Without the JLC program, Hutchingson figures her daughter might have faced one of two realities: drugs or suicide.

"It's changed her life," Hutchingson said. "I don't see that little girl anymore. This program has turned her around and given her something to look forward to."

Katie Mineo looks forward to somebody running her own shop selling Japanese animation known as anime. What the James T. Alton eighth-grader doesn't know is how to go about organizing the effort to start a business and lead her dream to fruition.

That's why she signed up and plans to continue on in the Junior ROTC program at North Hardin High School.

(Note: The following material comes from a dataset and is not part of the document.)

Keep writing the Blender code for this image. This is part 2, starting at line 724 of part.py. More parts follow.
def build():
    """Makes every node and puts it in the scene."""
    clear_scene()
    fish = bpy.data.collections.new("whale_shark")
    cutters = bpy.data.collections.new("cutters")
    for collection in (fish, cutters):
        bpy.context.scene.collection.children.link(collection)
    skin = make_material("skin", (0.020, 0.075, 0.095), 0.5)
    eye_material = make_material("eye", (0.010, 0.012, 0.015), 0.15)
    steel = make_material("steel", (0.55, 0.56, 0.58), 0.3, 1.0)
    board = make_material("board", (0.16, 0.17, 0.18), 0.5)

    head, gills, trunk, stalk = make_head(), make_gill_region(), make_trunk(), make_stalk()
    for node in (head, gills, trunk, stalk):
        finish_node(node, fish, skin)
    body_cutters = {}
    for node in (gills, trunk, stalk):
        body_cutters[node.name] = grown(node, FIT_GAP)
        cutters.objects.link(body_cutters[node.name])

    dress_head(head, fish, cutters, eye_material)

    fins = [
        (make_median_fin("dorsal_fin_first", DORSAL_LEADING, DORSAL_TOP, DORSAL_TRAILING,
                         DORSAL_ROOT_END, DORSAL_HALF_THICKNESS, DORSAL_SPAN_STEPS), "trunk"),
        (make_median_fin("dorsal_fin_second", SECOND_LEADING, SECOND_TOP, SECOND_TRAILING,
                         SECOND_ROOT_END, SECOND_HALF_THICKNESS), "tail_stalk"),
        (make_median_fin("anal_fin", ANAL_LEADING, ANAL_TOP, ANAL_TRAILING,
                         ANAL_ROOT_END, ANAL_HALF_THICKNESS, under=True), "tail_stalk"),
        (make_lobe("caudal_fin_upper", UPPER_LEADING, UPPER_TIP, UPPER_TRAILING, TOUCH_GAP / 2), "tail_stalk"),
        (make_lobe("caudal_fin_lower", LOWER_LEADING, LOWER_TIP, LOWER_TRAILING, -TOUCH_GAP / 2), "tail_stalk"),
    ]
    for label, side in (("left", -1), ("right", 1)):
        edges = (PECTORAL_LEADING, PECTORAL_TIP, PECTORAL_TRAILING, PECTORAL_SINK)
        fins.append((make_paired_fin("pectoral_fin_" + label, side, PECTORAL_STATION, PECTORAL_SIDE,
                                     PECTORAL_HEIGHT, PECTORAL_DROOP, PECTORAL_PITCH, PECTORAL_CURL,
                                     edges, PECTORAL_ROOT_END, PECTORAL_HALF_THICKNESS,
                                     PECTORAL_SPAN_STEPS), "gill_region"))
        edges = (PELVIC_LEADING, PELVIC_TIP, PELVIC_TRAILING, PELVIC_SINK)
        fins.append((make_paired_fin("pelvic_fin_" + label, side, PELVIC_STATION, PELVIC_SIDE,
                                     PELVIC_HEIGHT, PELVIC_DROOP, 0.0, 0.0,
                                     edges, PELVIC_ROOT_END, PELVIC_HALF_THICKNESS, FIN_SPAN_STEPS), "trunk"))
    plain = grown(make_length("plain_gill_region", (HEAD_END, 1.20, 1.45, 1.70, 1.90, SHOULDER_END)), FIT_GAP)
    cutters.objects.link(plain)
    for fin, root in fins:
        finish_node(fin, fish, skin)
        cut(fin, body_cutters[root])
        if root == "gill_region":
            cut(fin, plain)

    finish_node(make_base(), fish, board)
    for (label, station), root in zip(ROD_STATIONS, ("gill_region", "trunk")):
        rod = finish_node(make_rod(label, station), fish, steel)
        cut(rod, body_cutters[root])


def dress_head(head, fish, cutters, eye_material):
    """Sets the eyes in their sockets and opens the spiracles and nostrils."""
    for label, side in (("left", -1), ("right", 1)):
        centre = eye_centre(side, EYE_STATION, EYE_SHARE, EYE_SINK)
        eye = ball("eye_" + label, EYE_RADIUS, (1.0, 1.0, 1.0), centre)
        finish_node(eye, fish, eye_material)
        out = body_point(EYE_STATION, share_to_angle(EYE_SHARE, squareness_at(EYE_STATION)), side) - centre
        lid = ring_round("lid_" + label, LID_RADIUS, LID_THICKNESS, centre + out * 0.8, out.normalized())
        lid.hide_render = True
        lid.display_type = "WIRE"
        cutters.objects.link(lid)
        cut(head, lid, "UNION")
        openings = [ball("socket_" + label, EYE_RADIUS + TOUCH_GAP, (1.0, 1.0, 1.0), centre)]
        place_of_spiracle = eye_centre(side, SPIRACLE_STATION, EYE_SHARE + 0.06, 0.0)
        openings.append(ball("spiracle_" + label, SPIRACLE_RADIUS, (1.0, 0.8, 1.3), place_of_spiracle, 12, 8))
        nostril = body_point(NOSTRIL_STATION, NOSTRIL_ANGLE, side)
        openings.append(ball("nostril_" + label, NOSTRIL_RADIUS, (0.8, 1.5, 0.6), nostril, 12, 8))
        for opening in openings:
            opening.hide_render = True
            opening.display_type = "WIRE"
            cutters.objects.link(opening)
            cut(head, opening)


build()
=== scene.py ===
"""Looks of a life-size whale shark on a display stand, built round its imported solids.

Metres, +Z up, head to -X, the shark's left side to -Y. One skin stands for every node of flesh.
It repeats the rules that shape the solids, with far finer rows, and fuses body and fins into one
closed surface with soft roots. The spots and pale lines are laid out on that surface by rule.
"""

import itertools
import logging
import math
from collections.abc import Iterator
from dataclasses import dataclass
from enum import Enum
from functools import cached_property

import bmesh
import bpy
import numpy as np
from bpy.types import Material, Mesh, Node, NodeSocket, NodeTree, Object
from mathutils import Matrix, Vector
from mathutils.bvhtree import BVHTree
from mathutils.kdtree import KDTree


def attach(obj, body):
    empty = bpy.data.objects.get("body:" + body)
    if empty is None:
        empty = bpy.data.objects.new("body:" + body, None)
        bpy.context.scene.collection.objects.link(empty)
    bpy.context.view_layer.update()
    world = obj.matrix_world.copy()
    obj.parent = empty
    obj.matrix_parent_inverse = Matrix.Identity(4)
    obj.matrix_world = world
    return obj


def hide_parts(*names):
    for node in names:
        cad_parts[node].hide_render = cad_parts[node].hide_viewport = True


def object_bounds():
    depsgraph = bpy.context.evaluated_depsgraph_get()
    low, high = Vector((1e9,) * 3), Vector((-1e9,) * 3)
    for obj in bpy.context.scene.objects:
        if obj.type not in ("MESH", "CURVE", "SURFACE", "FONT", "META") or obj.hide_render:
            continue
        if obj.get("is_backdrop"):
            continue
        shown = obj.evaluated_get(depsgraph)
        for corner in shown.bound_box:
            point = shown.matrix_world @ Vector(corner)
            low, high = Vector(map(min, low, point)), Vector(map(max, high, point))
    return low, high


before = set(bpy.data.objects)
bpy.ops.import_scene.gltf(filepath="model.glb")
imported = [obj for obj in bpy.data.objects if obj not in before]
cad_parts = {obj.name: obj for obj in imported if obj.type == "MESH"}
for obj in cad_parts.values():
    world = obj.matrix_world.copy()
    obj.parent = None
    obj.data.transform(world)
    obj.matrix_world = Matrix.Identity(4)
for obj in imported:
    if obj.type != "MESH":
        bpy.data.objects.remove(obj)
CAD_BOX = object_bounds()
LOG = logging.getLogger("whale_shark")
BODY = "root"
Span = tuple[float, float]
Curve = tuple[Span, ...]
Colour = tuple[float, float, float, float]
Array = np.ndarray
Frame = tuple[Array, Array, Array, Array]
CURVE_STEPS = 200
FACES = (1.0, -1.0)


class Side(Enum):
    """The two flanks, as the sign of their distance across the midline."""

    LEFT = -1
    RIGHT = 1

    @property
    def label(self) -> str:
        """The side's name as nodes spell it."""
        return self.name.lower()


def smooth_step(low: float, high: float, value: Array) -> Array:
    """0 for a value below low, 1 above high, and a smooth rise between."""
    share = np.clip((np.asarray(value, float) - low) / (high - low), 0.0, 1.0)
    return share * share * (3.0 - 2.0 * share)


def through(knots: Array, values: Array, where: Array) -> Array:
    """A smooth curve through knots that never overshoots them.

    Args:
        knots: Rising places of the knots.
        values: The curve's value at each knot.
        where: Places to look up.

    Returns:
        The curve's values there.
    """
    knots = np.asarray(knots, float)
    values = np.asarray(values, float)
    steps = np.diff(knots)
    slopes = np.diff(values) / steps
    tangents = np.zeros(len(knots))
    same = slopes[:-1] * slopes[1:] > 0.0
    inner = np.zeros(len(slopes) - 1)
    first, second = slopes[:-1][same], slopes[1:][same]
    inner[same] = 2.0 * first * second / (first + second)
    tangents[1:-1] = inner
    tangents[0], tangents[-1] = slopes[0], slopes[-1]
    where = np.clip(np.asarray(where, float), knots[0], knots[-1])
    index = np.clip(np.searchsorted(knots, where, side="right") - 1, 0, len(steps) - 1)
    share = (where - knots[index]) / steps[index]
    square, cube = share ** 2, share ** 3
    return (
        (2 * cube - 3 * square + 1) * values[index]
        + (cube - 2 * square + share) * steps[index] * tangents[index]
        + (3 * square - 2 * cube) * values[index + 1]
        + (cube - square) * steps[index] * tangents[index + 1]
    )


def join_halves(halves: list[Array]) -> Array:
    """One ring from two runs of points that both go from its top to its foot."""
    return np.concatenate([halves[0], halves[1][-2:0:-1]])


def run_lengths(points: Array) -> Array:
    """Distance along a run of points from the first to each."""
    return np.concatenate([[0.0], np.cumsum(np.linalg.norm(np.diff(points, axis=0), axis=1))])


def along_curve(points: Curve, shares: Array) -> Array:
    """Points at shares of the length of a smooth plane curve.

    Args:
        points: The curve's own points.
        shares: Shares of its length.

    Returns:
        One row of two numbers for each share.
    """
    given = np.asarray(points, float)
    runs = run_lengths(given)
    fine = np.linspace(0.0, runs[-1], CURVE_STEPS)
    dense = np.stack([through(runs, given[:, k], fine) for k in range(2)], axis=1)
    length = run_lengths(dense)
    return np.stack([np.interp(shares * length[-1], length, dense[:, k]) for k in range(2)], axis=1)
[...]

"I felt this would be a good start," Mineo said. "I think a lot of people who say it's a lame class would enjoy it if they actually paid attention."

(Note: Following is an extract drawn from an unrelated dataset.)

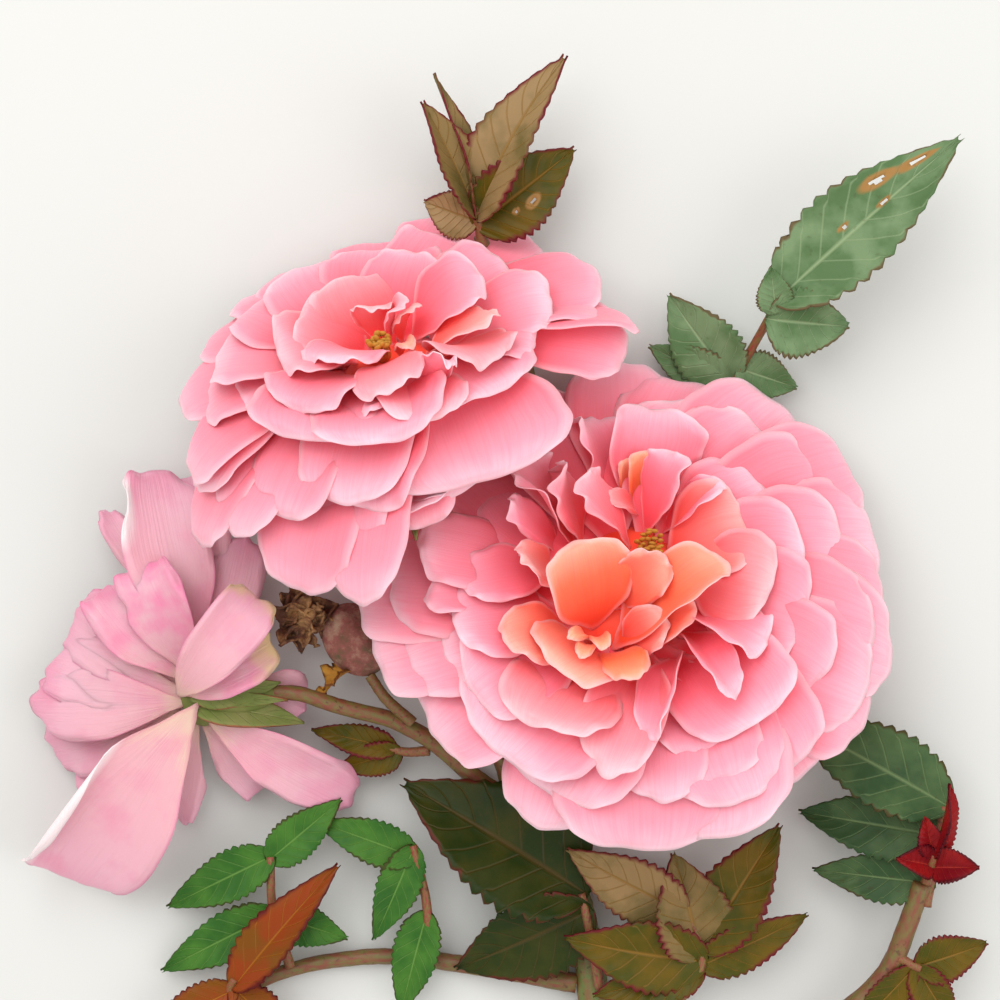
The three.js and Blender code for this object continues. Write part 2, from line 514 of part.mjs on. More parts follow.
// The leaves, each with its stalk's line and its leaflets.
const LEAVES = {
  leaf_top_shoot: {
    key: "young",
    stalk: [[-3.2, 44, 9.6], [-3.6, 46, 10.6], [-4, 48, 12]],
    leaflets: [
      { from: [-4, 47.6, 12], to: [7.7, 72.8, 20], wide: 9, roll: -50, fold: 0.8 },
      { from: [-3.6, 46, 11], to: [12, 57.6, 15], wide: 11.5, roll: 10 },
      { from: [-4, 47.6, 12], to: [-12, 65.6, 16], wide: 8, roll: 40, fold: 0.7 },
      { from: [-3.8, 46.6, 11], to: [-12.8, 50, 9], wide: 7, roll: -20 },
      { from: [-4, 47.6, 12], to: [-9.5, 71, 12], wide: 6, roll: 60, fold: 0.7 },
    ],
  },
  leaf_upper_right: {
    key: "mature",
    stalk: [[10.8, -15, 1.5], [24, -4, 1.3], [34, 9, 1.4], [39.6, 20, 2.8], [44.4, 29.4, 10.6], [46.6, 34, 14.6]],
    leaflets: [
      { from: [46.4, 33.6, 15], to: [74.9, 59.5, 19], wide: 13, roll: -12, bow: 0.1 },
      { from: [45.6, 31, 14.6], to: [44.6, 38, 17], wide: 5 },
      { from: [44.6, 30, 14], to: [57.9, 28.5, 14], wide: 11, roll: 14, bow: 0.2 },
      { from: [39.4, 20.4, 3.4], to: [28.5, 33.6, 8], wide: 10.5, roll: -18, bow: 0.15 },
      { from: [38.4, 17.8, 2.4], to: [31, 18.6, 3], wide: 8, roll: 20 },
      { from: [39, 19.4, 2.8], to: [25.6, 25.8, 5], wide: 9, roll: -14 },
      { from: [40.6, 22.4, 4.4], to: [50, 19, 6], wide: 9, roll: 10 },
    ],
  },
  leaf_lower_right: {
    key: "mature",
    stalk: [[71.4, -66.4, 11], [72.6, -60, 11], [74, -51, 12]],
    leaflets: [
      { from: [74, -50.6, 12], to: [48.8, -36.5, 7], wide: 15, roll: 14, bow: 0.1 },
      { from: [73, -56, 11], to: [50.9, -52.8, 5.5], wide: 12, roll: 8 },
      { from: [72, -64, 11], to: [53, -62.4, 7], wide: 9, roll: 6 },
    ],
  },
  leaf_dark: {
    key: "mature",
    stalk: [[16.6, -81, 7.2], [15.4, -74, 8.6], [13.6, -66, 9.2]],
    leaflets: [
      { from: [13.8, -65.6, 9.2], to: [-15.2, -47.2, 11], wide: 15.5, roll: 14, bow: 0.12 },
      { from: [14.6, -69, 9], to: [-7.2, -80, 5.6], wide: 13, roll: -12, bow: 0.1 },
    ],
  },
  leaf_young_low: {
    key: "young",
    stalk: [[19.4, -91, 4.6], [26, -88, 7], [33.6, -79, 9], [33, -73, 9.6], [30.4, -68.6, 10]],
    leaflets: [
      { from: [34, -77.3, 9.6], to: [11.5, -73.9, 13], wide: 11, roll: -10, bow: 0.14 },
      { from: [33.6, -76.6, 9.4], to: [29.5, -59.5, 12], wide: 13, roll: 14, bow: 0.1 },
      { from: [33.6, -79, 9.2], to: [16, -83, 9.6], wide: 9, roll: 10 },
      { from: [30.4, -68.8, 10], to: [11.5, -58.9, 12.4], wide: 9, roll: -14 },
      { from: [33.8, -78, 9.2], to: [51.5, -70.1, 9.6], wide: 9, roll: 12 },
      { from: [34, -75, 9.6], to: [46.4, -54.7, 11], wide: 11, roll: -14 },
    ],
  },
  leaf_bronze: {
    key: "bronze",
    stalk: [[-45.4, -84.4, 6], [-45.6, -82.6, 7], [-44.6, -80.6, 8]],
    leaflets: [
      { from: [-44.5, -81.6, 8], to: [-28, -61.1, 12], wide: 9.5, roll: -24, fold: 0.4 },
      { from: [-45, -82.6, 7.4], to: [-60, -90, 8], wide: 8, roll: 10 },
      { from: [-44.8, -82.4, 7.4], to: [-33, -93, 7], wide: 8, roll: -10 },
    ],
  },
  leaf_left_low: {
    key: "mature",
    stalk: [[-36, -77.8, 4.6], [-38.4, -69, 6.6], [-38.6, -60, 8]],
    leaflets: [
      { from: [-38.6, -60, 8], to: [-56.5, -69, 5], wide: 9, roll: 8 },
      { from: [-38.6, -60.4, 8], to: [-27, -50.6, 9], wide: 8 },
      { from: [-38.4, -70, 6.4], to: [-57.6, -80, 4], wide: 9, roll: 10 },
      { from: [-38.2, -70, 6.4], to: [-26, -74, 7], wide: 8 },
    ],
  },
  leaf_left_mid: {
    key: "mature",
    stalk: [[-12, -77, 4.6], [-12.4, -68, 7], [-14.6, -58, 8.6]],
    leaflets: [
      { from: [-14.6, -58.6, 8.6], to: [-21, -74, 8.4], wide: 8, roll: -10 },
      { from: [-14.4, -60, 8.4], to: [-31, -54, 8], wide: 8, roll: 10 },
      { from: [-12.4, -70, 6.6], to: [-17, -87, 5], wide: 8.5, roll: 10 },
    ],
  },
  leaf_spent_stalk: {
    key: "young",
    stalk: [[-13.4, -42.4, 6.6], [-16, -42.6, 6], [-18.6, -42, 5.8]],
    leaflets: [
      { from: [-18, -42, 6], to: [-31.6, -38.8, 6.4], wide: 6, roll: 10 },
      { from: [-17, -42.6, 6], to: [-27.4, -45.6, 5], wide: 6.5, roll: -10 },
    ],
  },
  leaf_side_shoot: {
    key: "red",
    stalk: [[71.2, -62.4, 12.6], [71.6, -60.6, 13.4], [72, -58.8, 14]],
    leaflets: [
      { from: [71.4, -60.6, 13.4], to: [65.6, -59, 17], wide: 6, roll: 20, fold: 0.7 },
      { from: [71.6, -61, 13.4], to: [78.6, -60.4, 17], wide: 6.5, roll: -20, fold: 0.7 },
      { from: [72, -58.8, 14], to: [74.4, -47, 19], wide: 5, roll: 60, fold: 0.8 },
      { from: [71.8, -59, 14], to: [70.2, -52.6, 15.6], wide: 5, fold: 0.5 },
    ],
  },
  leaf_side_low: {
    key: "young",
    stalk: [[68.2, -77.4, 9.8], [69.4, -78, 10], [70.4, -78.4, 10]],
    leaflets: [
      { from: [69.8, -78, 10], to: [81.6, -74.4, 10], wide: 9, roll: 10 },
      { from: [69, -78.6, 9.8], to: [59, -90.4, 7], wide: 7, roll: -10 },
      { from: [69.8, -78.4, 10], to: [76.4, -89, 8], wide: 7.4, roll: 10 },
    ],
  },
};

// The open eyes of the two blooms, where their stamens show.
const UPPER_EYE = { at: [-18.6, 23, 31.5], axis: [-0.16, 0.72, 0.67], across: 3.2, stamens: 5, tall: 2.8 };
const LOWER_EYE = { at: [24, -8, 21.5], axis: [0.1, 0.4, 0.9], across: 3.6, stamens: 5, tall: 2.8 };

// Every piece in the order in which it takes its room: one that comes later stays clear of those before.
const PIECES = [
  ["main_cane", "cane", caneSolid],
  ...Object.keys(STALKS).map((name) => [name, "stalk", (grow) => stalkSolid(name, grow)]),
  ["calyx_upper_bloom", "calyx", (grow) => calyxSolid({ ...UPPER_BLOOM, sepalBow: 0.25 }, grow)],
  ["calyx_lower_bloom", "calyx", (grow) => calyxSolid({ ...LOWER_BLOOM, sepalBow: -0.05 }, grow)],
  ["calyx_spent_bloom", "calyx", spentCupSolid],
  ["stamens_upper_bloom", "stamen", (grow) => stamenSolid(UPPER_EYE, grow)],
  ["stamens_lower_bloom", "stamen", (grow) => stamenSolid(LOWER_EYE, grow)],
  ["upper_bloom", "petal", (grow) => bloomSolid(UPPER_BLOOM, grow)],
  ["lower_bloom", "petal", (grow) => bloomSolid(LOWER_BLOOM, grow)],
  ["spent_bloom", "spent", spentSolid],
  ["withered_hip", "hip", hipSolid],
  ["withered_tuft", "withered", tuftSolid],
  ...Object.entries(LEAVES).map(([name, leaf]) => [name, leaf.key, (grow) => leafSolid(leaf, grow)]),
];

const room = [];
const apart = (a, b) => {
  const [p, q] = [a.boundingBox(), b.boundingBox()];
  return [0, 1, 2].some((k) => p.max[k] < q.min[k] || q.max[k] < p.min[k]);
};
function meshOf(name, key, solid) {
  const { vertProperties, triVerts } = solid.getMesh();
  const geometry = new THREE.BufferGeometry();
  geometry.setAttribute("position", new THREE.BufferAttribute(vertProperties, 3));
  geometry.setIndex(new THREE.BufferAttribute(triVerts, 1));
  const mesh = new THREE.Mesh(geometry, material(key));
  mesh.name = name;
  return mesh;
}

const group = new THREE.Group();
group.position.set(...SHIFT);
for (const [name, key, make] of PIECES) {
  const whole = make(0);
  const solid = largest(room.filter((other) => !apart(other, whole)).reduce((left, other) => left.subtract(other), whole));
  room.push(make(CLEAR).add(solid));
  group.add(meshOf(name, key, solid));
}

export default group;
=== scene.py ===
"""A cut rose spray on a pale table: two full blooms, a spent one, a withered head, leaves and a cane."""

import math

import bmesh
import bpy
from mathutils import Matrix, Quaternion, Vector


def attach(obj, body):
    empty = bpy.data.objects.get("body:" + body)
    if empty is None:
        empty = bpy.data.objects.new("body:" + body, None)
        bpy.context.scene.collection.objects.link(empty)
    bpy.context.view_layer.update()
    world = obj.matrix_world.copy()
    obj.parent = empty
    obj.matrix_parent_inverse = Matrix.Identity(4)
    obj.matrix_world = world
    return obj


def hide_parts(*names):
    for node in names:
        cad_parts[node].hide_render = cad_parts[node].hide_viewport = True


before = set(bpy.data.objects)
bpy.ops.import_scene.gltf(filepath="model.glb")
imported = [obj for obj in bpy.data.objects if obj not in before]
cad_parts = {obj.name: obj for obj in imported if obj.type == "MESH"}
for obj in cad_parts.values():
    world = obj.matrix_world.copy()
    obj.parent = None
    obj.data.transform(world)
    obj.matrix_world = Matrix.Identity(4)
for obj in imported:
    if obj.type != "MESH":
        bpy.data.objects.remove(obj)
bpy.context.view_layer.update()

# Sizes are in millimetres from the middle of the picture. They become metres in the part's frame in put().
MM = 0.001
SHIFT = Vector((-0.85, 15.8, 0))
# The turn from one petal, stamen or scrap of a spiral to the next, in degrees.
GOLDEN_TURN = 137.508
# How many samples a rounded line has from one of its points to the next.
LINE_SAMPLES = 24

# Petals. One that hangs low bends off below RESTING and stays above LOWEST.
PETAL_THICK = 0.15
RESTING = 2.4
LOWEST = 0.6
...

Part of the vision of the Junior Leadership Corps is to keep students involved inside and outside the classroom. North and James T. Alton have created drill teams and later in the semester students will take part in various community projects.

Gibbs and Pitcher, with their backgrounds and proven leadership skills, see themselves as natural fits for their positions. They love being in the classroom. They love teaching. Most of all, they love kids.

Their intent is to position their students to set lifelong goals and to work diligently to achieve them. To the instructors, whether a student chooses to one day serve in the military as they did or pursue a career in another field is irrelevant.

They simply want a bright future for America.

"Life is about consequences," Pitcher said. "It's not about games and horse-play. If you can't apply what we're teaching now, you're going to struggle in whatever you do. This is a foundation time now to learn these things so you can be successful later in life."